> Do this: Copy out every record below with complete accuracy.

> Provided entries:

* Start *

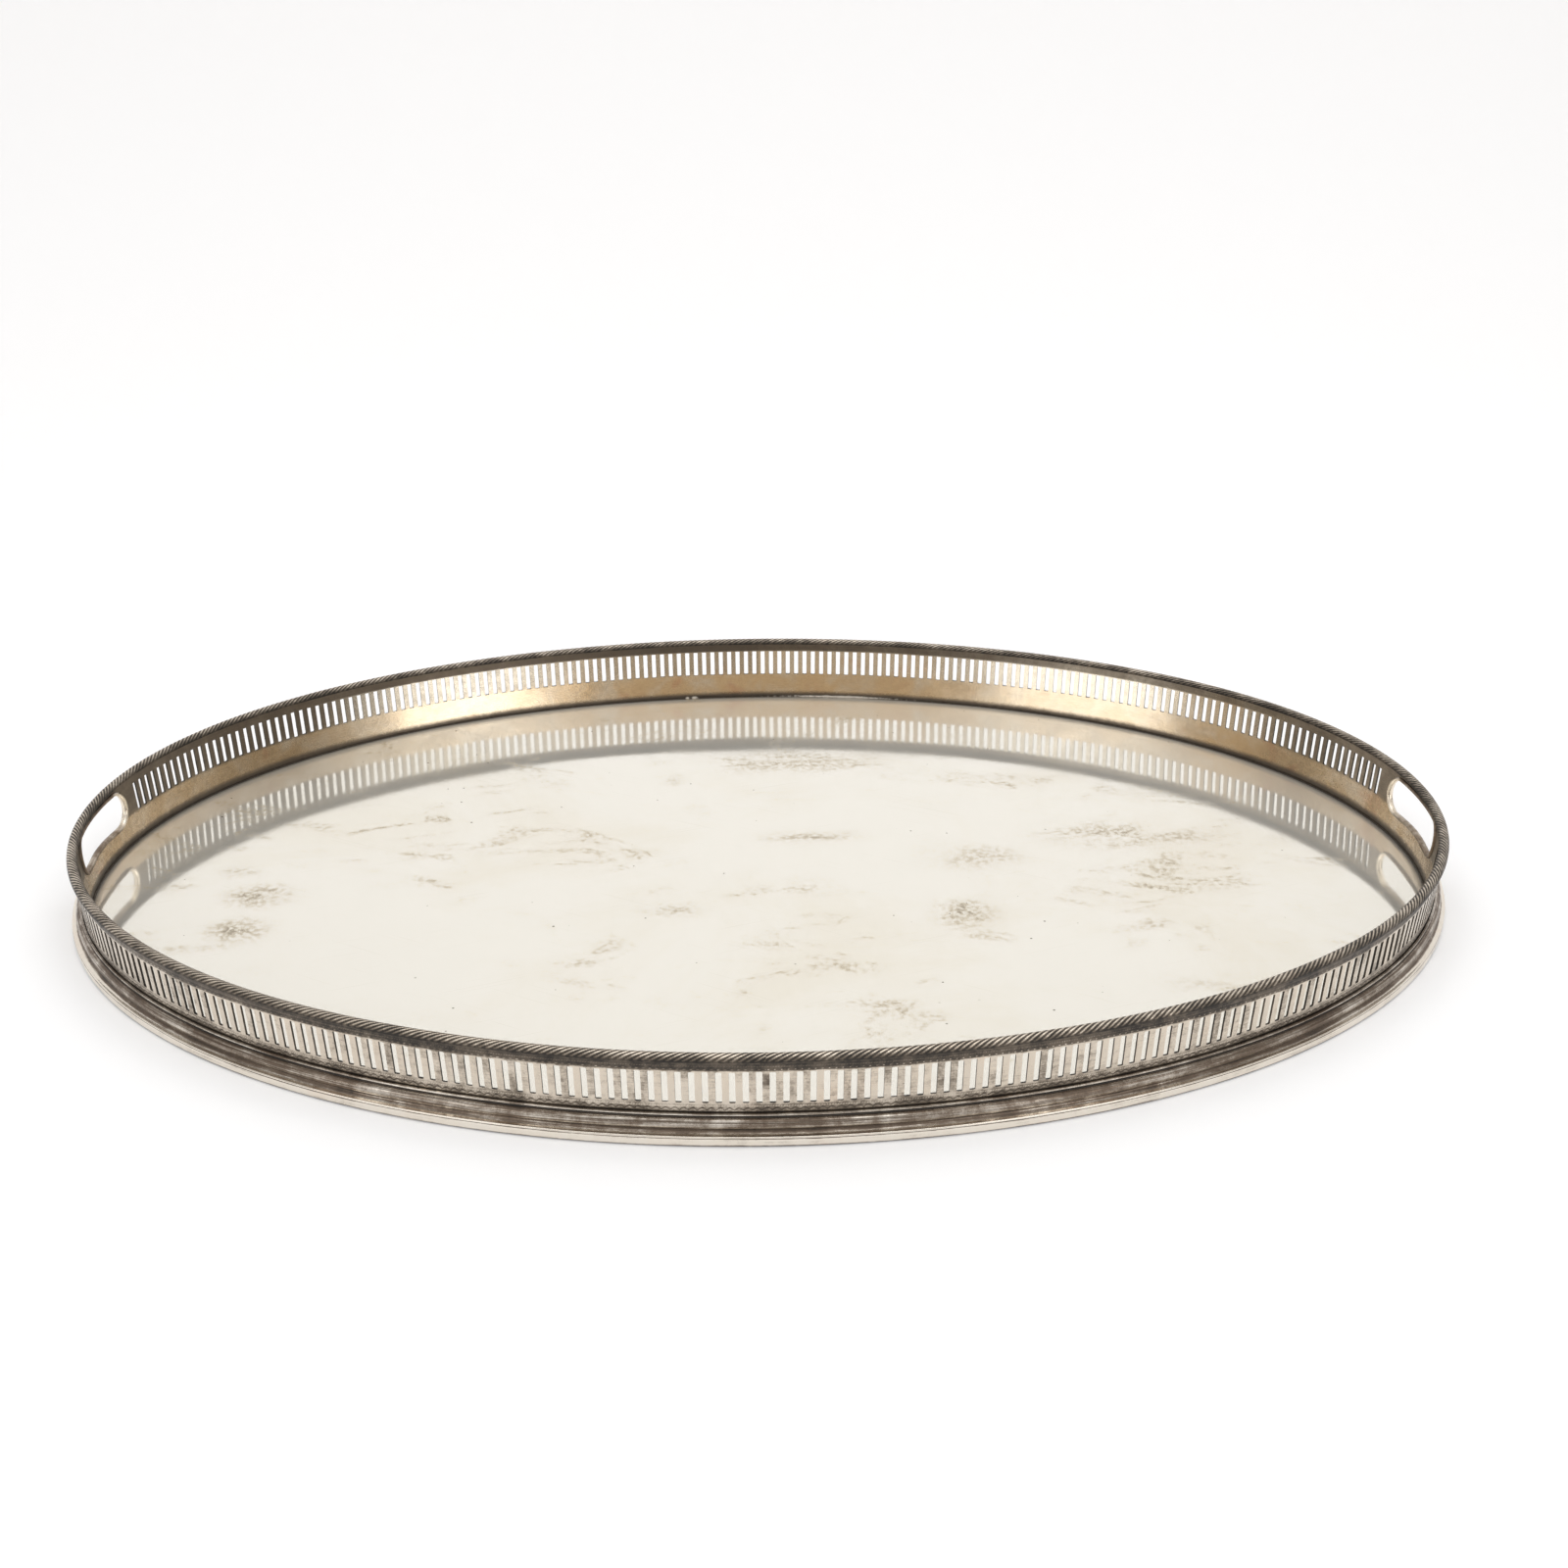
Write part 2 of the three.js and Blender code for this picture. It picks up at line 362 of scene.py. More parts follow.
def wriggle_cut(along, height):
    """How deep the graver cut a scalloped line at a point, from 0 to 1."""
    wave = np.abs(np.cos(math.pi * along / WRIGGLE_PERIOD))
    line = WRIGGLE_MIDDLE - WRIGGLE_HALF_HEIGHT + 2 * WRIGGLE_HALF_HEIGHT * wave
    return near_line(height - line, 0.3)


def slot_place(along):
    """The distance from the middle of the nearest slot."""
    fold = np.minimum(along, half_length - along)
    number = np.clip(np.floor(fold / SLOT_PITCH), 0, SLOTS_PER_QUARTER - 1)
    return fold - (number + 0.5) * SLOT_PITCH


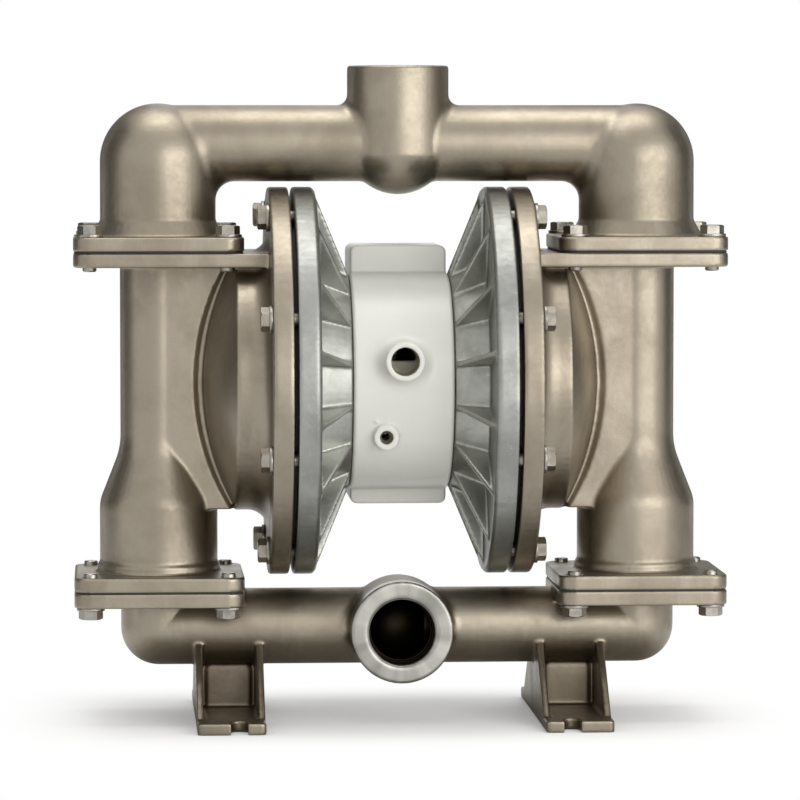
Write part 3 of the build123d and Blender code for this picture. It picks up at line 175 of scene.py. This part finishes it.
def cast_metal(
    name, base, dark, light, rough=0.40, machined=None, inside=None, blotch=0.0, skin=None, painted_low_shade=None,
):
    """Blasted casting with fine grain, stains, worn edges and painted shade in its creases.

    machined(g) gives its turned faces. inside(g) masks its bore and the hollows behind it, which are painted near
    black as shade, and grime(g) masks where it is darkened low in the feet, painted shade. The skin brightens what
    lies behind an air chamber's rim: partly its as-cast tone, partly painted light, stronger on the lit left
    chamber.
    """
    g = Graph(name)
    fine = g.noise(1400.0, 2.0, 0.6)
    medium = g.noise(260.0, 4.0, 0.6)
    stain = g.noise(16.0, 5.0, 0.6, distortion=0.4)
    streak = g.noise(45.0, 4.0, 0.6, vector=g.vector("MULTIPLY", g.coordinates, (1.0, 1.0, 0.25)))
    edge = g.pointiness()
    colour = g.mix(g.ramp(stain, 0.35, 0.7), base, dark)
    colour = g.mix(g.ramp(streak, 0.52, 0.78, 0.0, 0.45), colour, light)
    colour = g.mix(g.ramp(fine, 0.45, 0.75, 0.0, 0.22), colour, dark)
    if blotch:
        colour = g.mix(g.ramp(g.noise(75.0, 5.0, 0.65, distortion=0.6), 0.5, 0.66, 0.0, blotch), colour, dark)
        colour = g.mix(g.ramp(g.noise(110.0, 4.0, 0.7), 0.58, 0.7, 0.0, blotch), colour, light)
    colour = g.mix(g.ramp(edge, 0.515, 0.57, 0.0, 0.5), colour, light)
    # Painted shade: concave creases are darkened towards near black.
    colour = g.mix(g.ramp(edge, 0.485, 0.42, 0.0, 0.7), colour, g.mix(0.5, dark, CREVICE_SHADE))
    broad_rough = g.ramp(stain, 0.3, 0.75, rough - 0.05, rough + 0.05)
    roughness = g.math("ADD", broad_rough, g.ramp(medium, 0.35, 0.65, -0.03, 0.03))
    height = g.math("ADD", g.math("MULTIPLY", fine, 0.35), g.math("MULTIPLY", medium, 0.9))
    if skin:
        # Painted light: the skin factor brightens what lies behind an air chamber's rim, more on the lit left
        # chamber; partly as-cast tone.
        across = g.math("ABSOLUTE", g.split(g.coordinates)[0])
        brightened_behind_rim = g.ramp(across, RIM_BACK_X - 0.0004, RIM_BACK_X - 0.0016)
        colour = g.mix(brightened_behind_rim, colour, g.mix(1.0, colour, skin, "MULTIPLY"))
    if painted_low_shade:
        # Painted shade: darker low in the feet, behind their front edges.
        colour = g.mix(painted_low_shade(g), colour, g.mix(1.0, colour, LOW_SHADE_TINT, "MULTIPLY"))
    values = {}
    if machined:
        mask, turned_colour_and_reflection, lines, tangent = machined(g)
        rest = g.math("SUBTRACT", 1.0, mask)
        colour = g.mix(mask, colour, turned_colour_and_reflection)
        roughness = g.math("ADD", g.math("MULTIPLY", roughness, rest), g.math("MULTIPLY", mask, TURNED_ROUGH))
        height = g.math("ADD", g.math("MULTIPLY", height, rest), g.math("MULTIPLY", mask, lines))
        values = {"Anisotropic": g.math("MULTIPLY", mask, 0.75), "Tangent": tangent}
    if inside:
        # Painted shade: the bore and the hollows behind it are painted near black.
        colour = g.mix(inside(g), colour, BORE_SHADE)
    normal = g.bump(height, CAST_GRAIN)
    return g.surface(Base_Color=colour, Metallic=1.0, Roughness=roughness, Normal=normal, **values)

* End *

> Answer to this exercise:
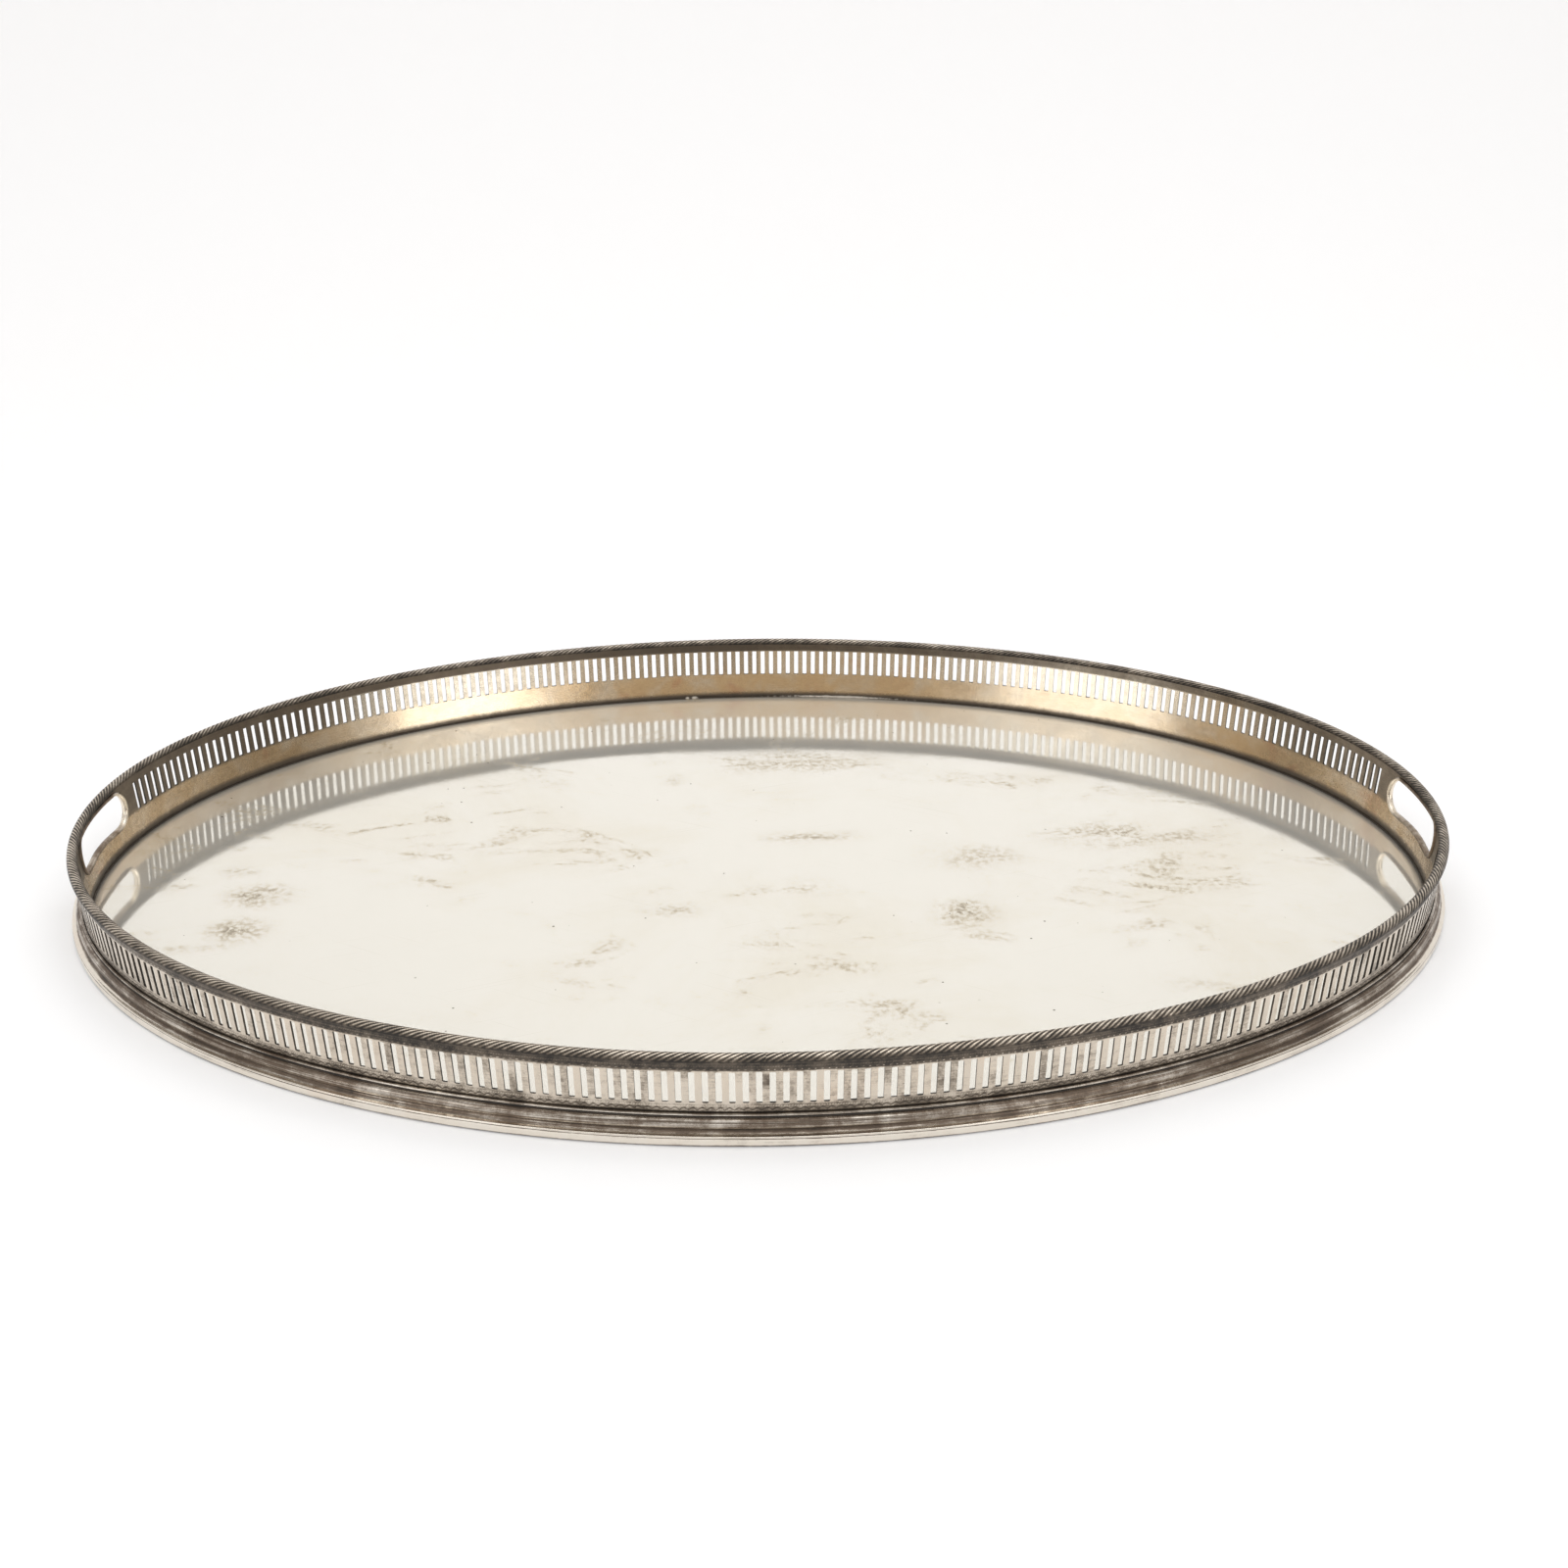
Write part 2 of the three.js and Blender code for this picture. It picks up at line 362 of scene.py. More parts follow.
def wriggle_cut(along, height):
    """How deep the graver cut a scalloped line at a point, from 0 to 1."""
    wave = np.abs(np.cos(math.pi * along / WRIGGLE_PERIOD))
    line = WRIGGLE_MIDDLE - WRIGGLE_HALF_HEIGHT + 2 * WRIGGLE_HALF_HEIGHT * wave
    return near_line(height - line, 0.3)


def slot_place(along):
    """The distance from the middle of the nearest slot."""
    fold = np.minimum(along, half_length - along)
    number = np.clip(np.floor(fold / SLOT_PITCH), 0, SLOTS_PER_QUARTER - 1)
    return fold - (number + 0.5) * SLOT_PITCH


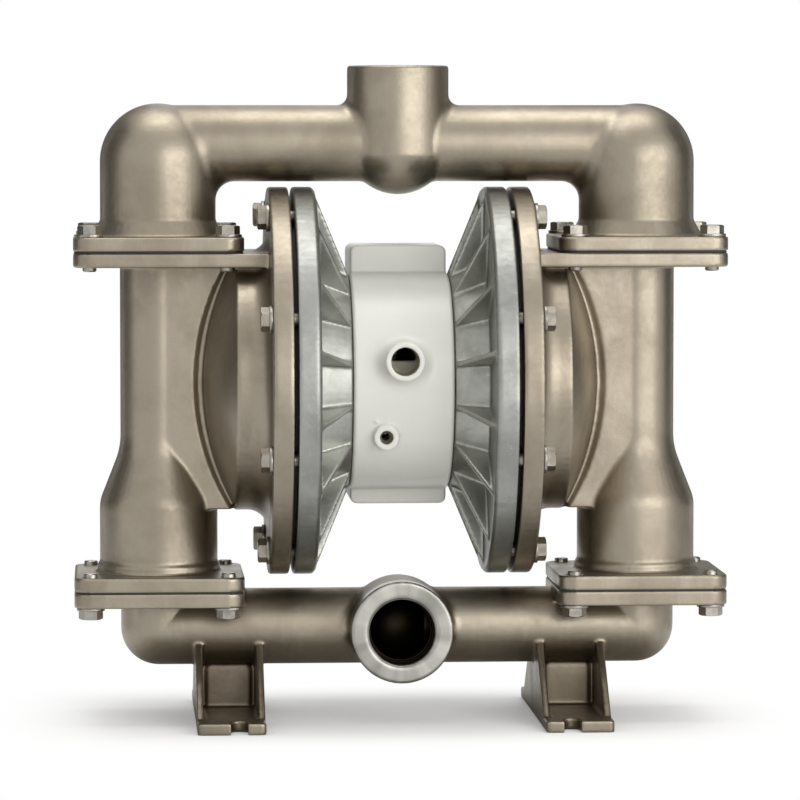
Write part 3 of the build123d and Blender code for this picture. It picks up at line 175 of scene.py. This part finishes it.
def cast_metal(
    name, base, dark, light, rough=0.40, machined=None, inside=None, blotch=0.0, skin=None, painted_low_shade=None,
):
    """Blasted casting with fine grain, stains, worn edges and painted shade in its creases.

    machined(g) gives its turned faces. inside(g) masks its bore and the hollows behind it, which are painted near
    black as shade, and grime(g) masks where it is darkened low in the feet, painted shade. The skin brightens what
    lies behind an air chamber's rim: partly its as-cast tone, partly painted light, stronger on the lit left
    chamber.
    """
    g = Graph(name)
    fine = g.noise(1400.0, 2.0, 0.6)
    medium = g.noise(260.0, 4.0, 0.6)
    stain = g.noise(16.0, 5.0, 0.6, distortion=0.4)
    streak = g.noise(45.0, 4.0, 0.6, vector=g.vector("MULTIPLY", g.coordinates, (1.0, 1.0, 0.25)))
    edge = g.pointiness()
    colour = g.mix(g.ramp(stain, 0.35, 0.7), base, dark)
    colour = g.mix(g.ramp(streak, 0.52, 0.78, 0.0, 0.45), colour, light)
    colour = g.mix(g.ramp(fine, 0.45, 0.75, 0.0, 0.22), colour, dark)
    if blotch:
        colour = g.mix(g.ramp(g.noise(75.0, 5.0, 0.65, distortion=0.6), 0.5, 0.66, 0.0, blotch), colour, dark)
        colour = g.mix(g.ramp(g.noise(110.0, 4.0, 0.7), 0.58, 0.7, 0.0, blotch), colour, light)
    colour = g.mix(g.ramp(edge, 0.515, 0.57, 0.0, 0.5), colour, light)
    # Painted shade: concave creases are darkened towards near black.
    colour = g.mix(g.ramp(edge, 0.485, 0.42, 0.0, 0.7), colour, g.mix(0.5, dark, CREVICE_SHADE))
    broad_rough = g.ramp(stain, 0.3, 0.75, rough - 0.05, rough + 0.05)
    roughness = g.math("ADD", broad_rough, g.ramp(medium, 0.35, 0.65, -0.03, 0.03))
    height = g.math("ADD", g.math("MULTIPLY", fine, 0.35), g.math("MULTIPLY", medium, 0.9))
    if skin:
        # Painted light: the skin factor brightens what lies behind an air chamber's rim, more on the lit left
        # chamber; partly as-cast tone.
        across = g.math("ABSOLUTE", g.split(g.coordinates)[0])
        brightened_behind_rim = g.ramp(across, RIM_BACK_X - 0.0004, RIM_BACK_X - 0.0016)
        colour = g.mix(brightened_behind_rim, colour, g.mix(1.0, colour, skin, "MULTIPLY"))
    if painted_low_shade:
        # Painted shade: darker low in the feet, behind their front edges.
        colour = g.mix(painted_low_shade(g), colour, g.mix(1.0, colour, LOW_SHADE_TINT, "MULTIPLY"))
    values = {}
    if machined:
        mask, turned_colour_and_reflection, lines, tangent = machined(g)
        rest = g.math("SUBTRACT", 1.0, mask)
        colour = g.mix(mask, colour, turned_colour_and_reflection)
        roughness = g.math("ADD", g.math("MULTIPLY", roughness, rest), g.math("MULTIPLY", mask, TURNED_ROUGH))
        height = g.math("ADD", g.math("MULTIPLY", height, rest), g.math("MULTIPLY", mask, lines))
        values = {"Anisotropic": g.math("MULTIPLY", mask, 0.75), "Tangent": tangent}
    if inside:
        # Painted shade: the bore and the hollows behind it are painted near black.
        colour = g.mix(inside(g), colour, BORE_SHADE)
    normal = g.bump(height, CAST_GRAIN)
    return g.surface(Base_Color=colour, Metallic=1.0, Roughness=roughness, Normal=normal, **values)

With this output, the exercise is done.